After that came a summer of stock in Bridgton, Me., and before the summer was over, she also read her lines before a justice of the peace with Jay Julien, a young lawyer-producer (his latest play: A Hatful of Rain).

Back in New York she joined the Actors' "Studio, and had three small parts on Broadway. "I was using my guts, all right," she says, "but not my head. I hadn't learned the difference between inspiration and technique. In The Young and Fair she played a boarding-school kleptomaniac, and under Harold Clurman's direction she began to meld emotion with intelligence. On opening night she stopped the show with her big scene.

Exquisite Problem. The lightning had struck, and as Julie's fame flickered hopefully, Director Clurman poured on it some explosive material: the part of Frankie in Carson McCullers' Member of the Wedding.
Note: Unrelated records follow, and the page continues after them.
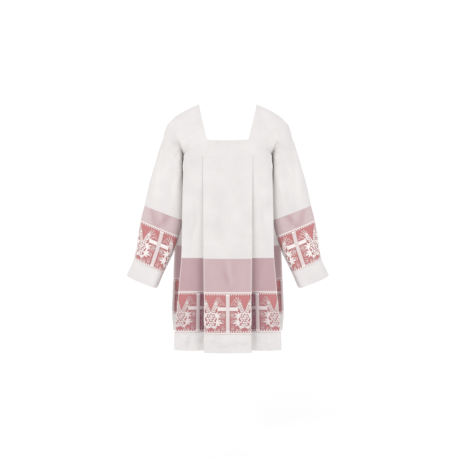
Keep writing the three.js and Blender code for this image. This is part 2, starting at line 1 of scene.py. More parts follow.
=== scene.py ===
"""A white square-necked surplice, filled out as if worn with nobody in it: a yoke, a skirt in box pleats,
wide sleeves, and a net band and a lace band over a coral lining above the hem and the cuffs.

The tables below are in millimetres and repeat the solids' sections; the meshes are built in metres."""

import math
import bpy
import numpy as np
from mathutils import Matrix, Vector


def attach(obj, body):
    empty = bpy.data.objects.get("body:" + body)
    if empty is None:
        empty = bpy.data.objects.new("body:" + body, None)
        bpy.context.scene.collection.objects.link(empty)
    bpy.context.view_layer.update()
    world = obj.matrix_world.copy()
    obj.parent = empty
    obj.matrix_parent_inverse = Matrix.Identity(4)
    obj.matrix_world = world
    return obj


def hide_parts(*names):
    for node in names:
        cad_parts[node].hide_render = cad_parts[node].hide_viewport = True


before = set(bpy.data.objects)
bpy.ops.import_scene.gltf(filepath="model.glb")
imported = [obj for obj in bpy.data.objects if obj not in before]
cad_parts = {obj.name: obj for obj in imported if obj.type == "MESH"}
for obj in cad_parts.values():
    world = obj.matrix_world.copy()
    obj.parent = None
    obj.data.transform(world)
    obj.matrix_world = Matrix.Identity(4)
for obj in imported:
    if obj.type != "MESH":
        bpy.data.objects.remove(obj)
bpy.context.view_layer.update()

MM = 0.001

# Driving sizes
LENGTH = 955
HEM_BAND = 73
LACE_BAND = 162
NET_BAND = 124
YOKE_DROP = 215
CROSS_ARM_DROP = 66
SEAM = 0.3
COTTON = 1.0
HEM_THICK = 1.6
HEM_OFFSET = -0.3
SKIN = 0.8
LINING_OFFSET = -2
LINING_THICK = 0.9

NECK_TIP_X = 114
NECK_CORNER = (78, -146)
BACK_NECK_CORNER = (88, -146)
NECK_SAG = 3
CHEST_DEPTH = 115
SHOULDER_POINT = (212, -54)
SEAM_LIFT = 12
UNDERARM = (173, -YOKE_DROP + SEAM_LIFT)
ARMHOLE_HALF_DEPTH = 76
BOX_TUCK = 69
CROWN = 3
CROWN_LEFT = 0.75
EDGE_OPENING = 8
PANEL_ROUND = 3.2
HOLLOW_ROUND = 2.6
BACK_HOLLOW = 0.4
SIDE_STEPS = 4
SIDE_BULGE = 4

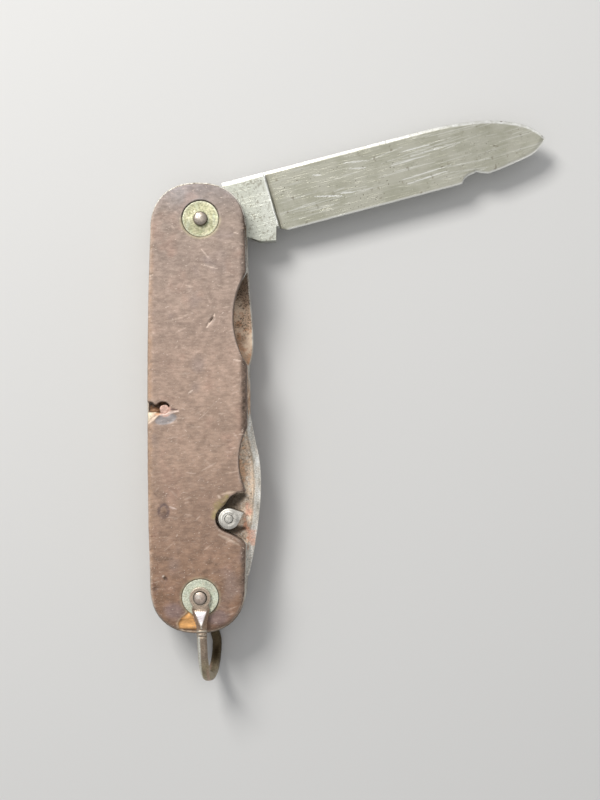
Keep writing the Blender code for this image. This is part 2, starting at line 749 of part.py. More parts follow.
def main():
    for old in list(bpy.data.objects):
        bpy.data.objects.remove(old)
    parts = collection("clasp_knife")
    cutters = collection("clasp_knife_cutters")
    surfaces = make_surfaces()

    for side in ("front", "rear"):
        finish(make_scale(side, parts, cutters), surfaces["fibre"])
        for end, y, sunk in (("blade", PIN_Y, BLADE_WASHER_SUNK), ("bail", -PIN_Y, -BAIL_WASHER_PROUD)):
            finish(make_washer(side, end, y, sunk, parts), surfaces["brass"])
    for name in ("front_liner", "centre_liner", "rear_liner"):
        finish(make_liner(name, parts, cutters), surfaces["rusty"])
    springs = (("blade_spring", "blade", blade_spring_space()),
               ("opener_spring", "opener", opener_spring_space()))
    for name, layer, space in springs:
        finish(make_spring(name, layer, space, parts, cutters), surfaces["rusty"])

    blade_seat = washer_depths(BLADE_WASHER_SUNK)[0]
    bail_seat = bail_depths()[2]
    blade_pin = make_end_pin("blade_pin", PIN_Y, BLADE_HEAD_RADIUS, BLADE_HEAD_HEIGHT, blade_seat, parts)
    opener_pin = make_end_pin("opener_pin", -PIN_Y, BAIL_HEAD_RADIUS, BAIL_HEAD_HEIGHT, bail_seat, parts)
    for pin in (blade_pin, opener_pin, make_spring_pin(parts)):
        finish(pin, surfaces["steel"])

    finish(make_blade(parts, cutters), surfaces["blade"])
    for piece in make_opener(parts, cutters):
        finish(piece, surfaces["steel"])
    finish(make_bail(parts, cutters), surfaces["wire"])


main()
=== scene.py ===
import contextlib
import itertools
import json
import math

import bmesh
import bpy
import numpy as np
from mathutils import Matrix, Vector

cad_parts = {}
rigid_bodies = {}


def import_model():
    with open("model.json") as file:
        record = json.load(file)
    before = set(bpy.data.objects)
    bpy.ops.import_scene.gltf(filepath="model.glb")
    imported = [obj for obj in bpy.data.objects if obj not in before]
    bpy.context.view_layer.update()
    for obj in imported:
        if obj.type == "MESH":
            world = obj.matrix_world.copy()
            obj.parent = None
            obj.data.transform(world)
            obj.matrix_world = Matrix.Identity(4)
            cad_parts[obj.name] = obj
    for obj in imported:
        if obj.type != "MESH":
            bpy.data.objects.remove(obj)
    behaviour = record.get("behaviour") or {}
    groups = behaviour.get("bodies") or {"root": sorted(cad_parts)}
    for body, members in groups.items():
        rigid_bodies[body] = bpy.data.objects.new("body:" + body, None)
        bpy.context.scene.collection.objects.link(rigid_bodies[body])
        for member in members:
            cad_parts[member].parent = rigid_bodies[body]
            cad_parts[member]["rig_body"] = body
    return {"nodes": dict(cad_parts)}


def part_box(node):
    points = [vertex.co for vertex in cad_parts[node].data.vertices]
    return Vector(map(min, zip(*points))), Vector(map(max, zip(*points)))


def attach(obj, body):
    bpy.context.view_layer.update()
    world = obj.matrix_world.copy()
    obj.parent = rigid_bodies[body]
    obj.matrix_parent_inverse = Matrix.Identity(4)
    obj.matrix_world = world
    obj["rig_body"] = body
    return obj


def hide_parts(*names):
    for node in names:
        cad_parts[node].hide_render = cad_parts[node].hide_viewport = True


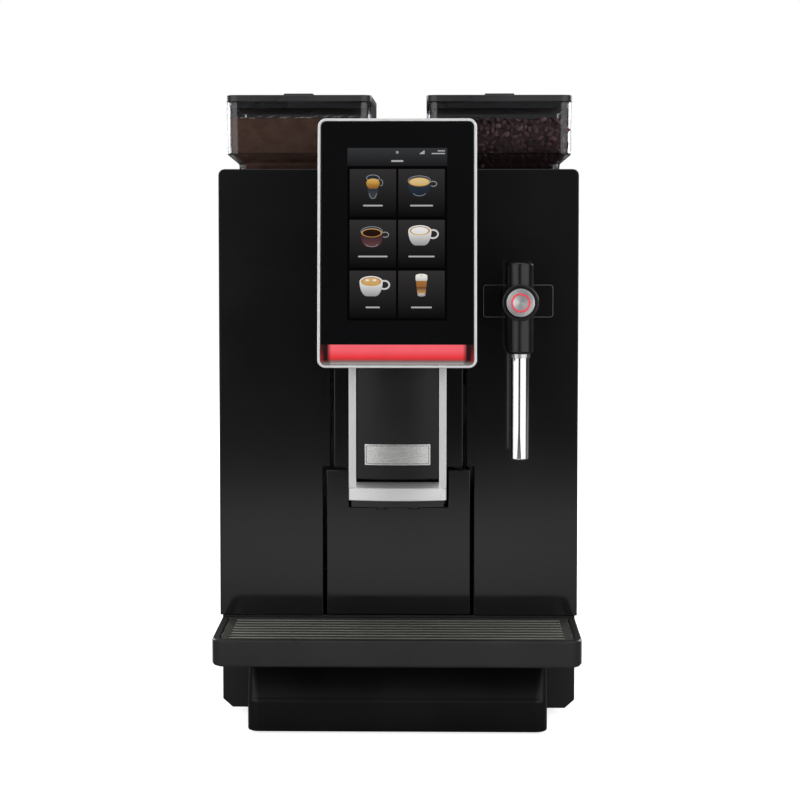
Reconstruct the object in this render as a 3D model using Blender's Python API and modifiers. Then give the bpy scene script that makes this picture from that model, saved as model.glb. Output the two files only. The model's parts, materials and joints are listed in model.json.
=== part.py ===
"""Countertop hot coffee vending machine with two hoppers, a touch screen, a height-adjustable
spout and a tilting steam wand. Metres, +Z up, the front faces -Y, origin under the middle."""

import math

import bmesh
import bpy
from mathutils import Matrix, Vector

# Driving dimensions
GAP = 0.0003
BODY_WIDTH = 0.334
FRONT_Y = -0.123
REAR_Y = 0.225
TRAY_FRONT_Y = -0.225
BASE_WIDTH = 0.330
BASE_BOTTOM, BASE_TOP = 0.0058, 0.0935
FASCIA_BOTTOM, FASCIA_TOP, FASCIA_DEPTH = 0.0938, 0.5108, 0.015
COVER_BOTTOM, COVER_TOP = 0.4998, 0.5023
SHEET = 0.002
COLUMN_HALF, COLUMN_TOP = 0.060, 0.415
DOOR_HALF, DOOR_TOP = 0.067, 0.2307
NOTCH_HALF, NOTCH_BOTTOM = 0.0463, 0.196
GROOVE = 0.0033
SCREEN_WIDTH, SCREEN_HEIGHT, SCREEN_DEPTH = 0.1428, 0.2236, 0.014
SCREEN_CENTRE = (0.0, -0.182, 0.4436)
SCREEN_TILT = math.radians(5.07)
SPOUT_HALF, SPOUT_TOP, SPOUT_ARC = 0.0444, 0.345, 0.200
SPOUT_BACK_Y, SPOUT_JOIN_Y, SPOUT_CREST_Y = -0.126, -0.164, -0.173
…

It was make or break for Julie. At 24, she was asked to play a girl of twelve, a poor little nobody-wants-it that has just burst angry out of the egg to stagger about on guessing feet, with one world in pieces behind it and the next not yet ready to offer its warm wing. The part was cruelly long and difficult, and the actress found herself braced between fierce tensions. The mood was Tarkington, but it was Proust as well. Frankie was a kind of kitchen Hamlet but a kind of failed Huck Finn besides, and almost more boy than girl. She was the apotheosis of the awkward age, and an ungentle reminder that it may last from 8 to 80. She was, in short, the hurt little truth about growing up, and it was Julie's exquisite problem to make people laugh at her and cry at themselves in the same breath.

She did. She saw in Frankie a magnificent chance to suffer the unhappy childhood she had been denied, and she suffered it right down to her dirty toes. As she splattered through her supper, grumped at cards, slashed about the kitchen with a carving knife or preened luridly in a grown-up's party dress, the wound of adolescence opened slowly on the stage for all to see. At season's end she got a Donaldson award as the year's best supporting actress. A year later she went to Hollywood to make the movie version.

Best Actress. In the land where girls are classed as oranges, grapefruits and lemons, Julie on her own report was received as "a strange object." On the set she scuffed about barefoot "to get into the mood for the part." A columnist reported that whenever Director Fred Zinnemann made a suggestion, she would say quietly: "This is the way we did it in the play." He would retire and the shooting would continue. Offstage she lived "a monastic life," although she did at last get to meet Bette Davis. "She was wonderful!" says Julie. "She looks just like she does in the movies."